▸ **Data extract**:

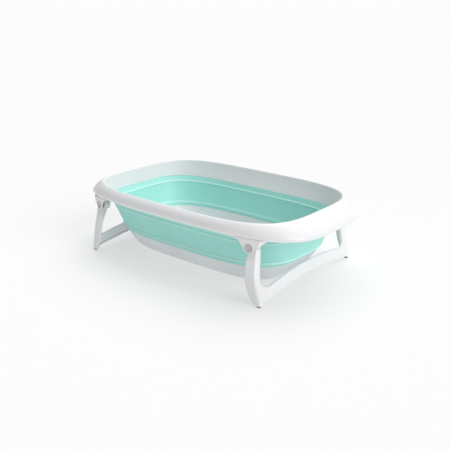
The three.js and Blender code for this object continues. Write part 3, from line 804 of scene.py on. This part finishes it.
# ---- stage, light and camera ----
bpy.ops.mesh.primitive_plane_add(size=400, location=(0, 0, 0))
floor = bpy.context.object
floor.name = "floor"
floor_mat = bpy.data.materials.new("floor_white")
floor_mat.use_nodes = True
floor_shader = floor_mat.node_tree.nodes["Principled BSDF"]
floor_shader.inputs["Base Color"].default_value = (0.42, 0.42, 0.42, 1)
floor_shader.inputs["Roughness"].default_value = 0.95
floor_shader.inputs["Specular IOR Level"].default_value = 0.0
floor_shader.inputs["Emission Color"].default_value = (1, 1, 1, 1)
floor_shader.inputs["Emission Strength"].default_value = 0.5
floor.data.materials.append(floor_mat)

scene = bpy.context.scene
scene.view_settings.view_transform = "Standard"
world = bpy.data.worlds.new("studio")
scene.world = world
world.use_nodes = True
world.node_tree.nodes["Background"].inputs["Color"].default_value = (1, 1, 1, 1)
world.node_tree.nodes["Background"].inputs["Strength"].default_value = 0.38


def soft_sun(name, azimuth, elevation, strength, spread):
    data = bpy.data.lights.new(name, "SUN")
    data.energy = strength
    data.angle = math.radians(spread)
    light = bpy.data.objects.new(name, data)
    scene.collection.objects.link(light)
    az, el = math.radians(azimuth), math.radians(elevation)
    towards = Vector((math.sin(az) * math.cos(el), -math.cos(az) * math.cos(el), math.sin(el)))
    light.rotation_euler = towards.to_track_quat("Z", "Y").to_euler()


soft_sun("key", 90, 30, 1.45, 40)
soft_sun("back", 200, 60, 1.9, 60)

CAM_AZIMUTH, CAM_ELEVATION = math.radians(39.61), math.radians(19.32)
CAM_DISTANCE = 2.015
CAM_TARGET = Vector((0.0147, 0.0121, 0.093))
back = Vector((math.sin(CAM_AZIMUTH) * math.cos(CAM_ELEVATION),
               -math.cos(CAM_AZIMUTH) * math.cos(CAM_ELEVATION),
               math.sin(CAM_ELEVATION)))
camera = bpy.data.objects.new("camera", bpy.data.cameras.new("camera"))
bpy.context.scene.collection.objects.link(camera)
camera.data.sensor_width = 36
camera.data.lens = 52.9
camera.location = CAM_TARGET + back * CAM_DISTANCE
camera.rotation_euler = (-back).to_track_quat("-Z", "Y").to_euler()
bpy.context.scene.camera = camera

▸ **Task instructions**:
Write out the material exactly as given.

▸ **Reply to the task**:
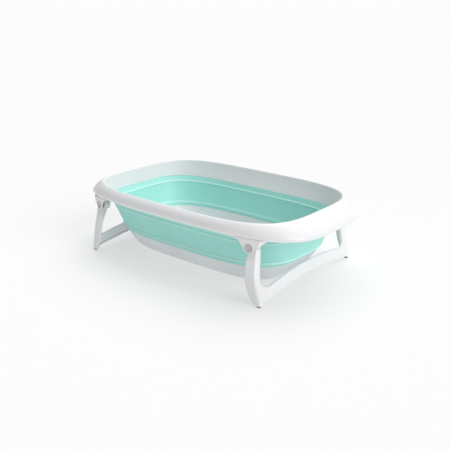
The three.js and Blender code for this object continues. Write part 3, from line 804 of scene.py on. This part finishes it.
# ---- stage, light and camera ----
bpy.ops.mesh.primitive_plane_add(size=400, location=(0, 0, 0))
floor = bpy.context.object
floor.name = "floor"
floor_mat = bpy.data.materials.new("floor_white")
floor_mat.use_nodes = True
floor_shader = floor_mat.node_tree.nodes["Principled BSDF"]
floor_shader.inputs["Base Color"].default_value = (0.42, 0.42, 0.42, 1)
floor_shader.inputs["Roughness"].default_value = 0.95
floor_shader.inputs["Specular IOR Level"].default_value = 0.0
floor_shader.inputs["Emission Color"].default_value = (1, 1, 1, 1)
floor_shader.inputs["Emission Strength"].default_value = 0.5
floor.data.materials.append(floor_mat)

scene = bpy.context.scene
scene.view_settings.view_transform = "Standard"
world = bpy.data.worlds.new("studio")
scene.world = world
world.use_nodes = True
world.node_tree.nodes["Background"].inputs["Color"].default_value = (1, 1, 1, 1)
world.node_tree.nodes["Background"].inputs["Strength"].default_value = 0.38


def soft_sun(name, azimuth, elevation, strength, spread):
    data = bpy.data.lights.new(name, "SUN")
    data.energy = strength
    data.angle = math.radians(spread)
    light = bpy.data.objects.new(name, data)
    scene.collection.objects.link(light)
    az, el = math.radians(azimuth), math.radians(elevation)
    towards = Vector((math.sin(az) * math.cos(el), -math.cos(az) * math.cos(el), math.sin(el)))
    light.rotation_euler = towards.to_track_quat("Z", "Y").to_euler()


soft_sun("key", 90, 30, 1.45, 40)
soft_sun("back", 200, 60, 1.9, 60)

CAM_AZIMUTH, CAM_ELEVATION = math.radians(39.61), math.radians(19.32)
CAM_DISTANCE = 2.015
CAM_TARGET = Vector((0.0147, 0.0121, 0.093))
back = Vector((math.sin(CAM_AZIMUTH) * math.cos(CAM_ELEVATION),
               -math.cos(CAM_AZIMUTH) * math.cos(CAM_ELEVATION),
               math.sin(CAM_ELEVATION)))
camera = bpy.data.objects.new("camera", bpy.data.cameras.new("camera"))
bpy.context.scene.collection.objects.link(camera)
camera.data.sensor_width = 36
camera.data.lens = 52.9
camera.location = CAM_TARGET + back * CAM_DISTANCE
camera.rotation_euler = (-back).to_track_quat("-Z", "Y").to_euler()
bpy.context.scene.camera = camera